My favourite is dark metallic sand collected with a magnet from a perfect circle
of sand around the top of an ant hole found behind Dales camp site in Karijini
National Park. Just steps away, in one of the most beautiful, magical place I
have places I have ever been to, we saw this graffiti – you do have to wonder.

Every time I look at this collection, I am back in Australia.

119 test tubes of sand from Western Australia collected by Emily Ketteringham

119 Small test tubes of sand and rock from Western Australia, collected over a two month period in 2018

Exploring Memories of Landscape in Print

I’ve been working on a new way of creating images in response to landscape. These smaller circle prints are created in a similar way to my big geological circles in that I use a single circle stencil and mask off areas to create the different shapes. I have placed each section of colour in a different position on each print, so although each one in the series is created from the same shapes and colours, each one is unique rather than being part of an edition.

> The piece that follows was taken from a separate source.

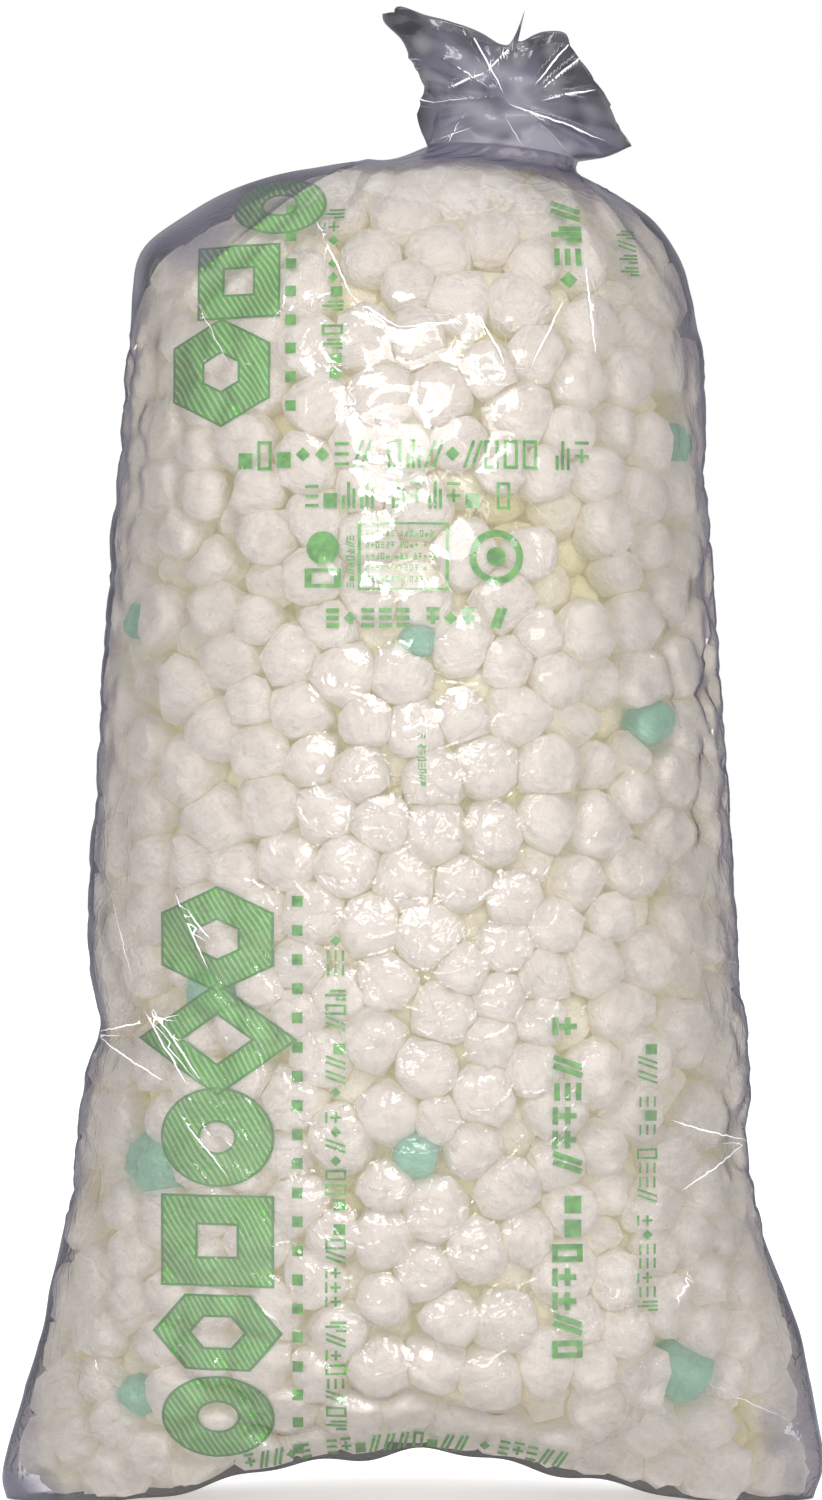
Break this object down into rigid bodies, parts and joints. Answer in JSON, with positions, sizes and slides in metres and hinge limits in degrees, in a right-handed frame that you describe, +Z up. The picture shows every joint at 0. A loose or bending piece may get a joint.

The forms and colours in these prints come from a memory of a walk along the coast near Minehead. I find it very difficult to hold an image of place in my mind, but colours seem to stay put.


Found at Centrespace

Thank you to all who came and saw our show at Centrespace and gave us such fantastic feedback, and thank you to Ruth for being such a joy to show with!

It has been such a boost to talk to people about my work, and for them to understand and appreciate what I am talking about, and not think that I am round the twist for loving maps and wanting to make concrete pebbles.  I don’t think I had appreciated just how valuable the experience of getting work out of my studio space and onto walls where it can be seen and commented on was going to be.  I will do it again (but not until I have had a good long while to recover).

Mr Layers, The Geology Otter

He’s all finished and off to join his friends at Moor Otters

I’m looking forward to a trip to Dartmoor later in the year to visit him when as part of the Otter trail.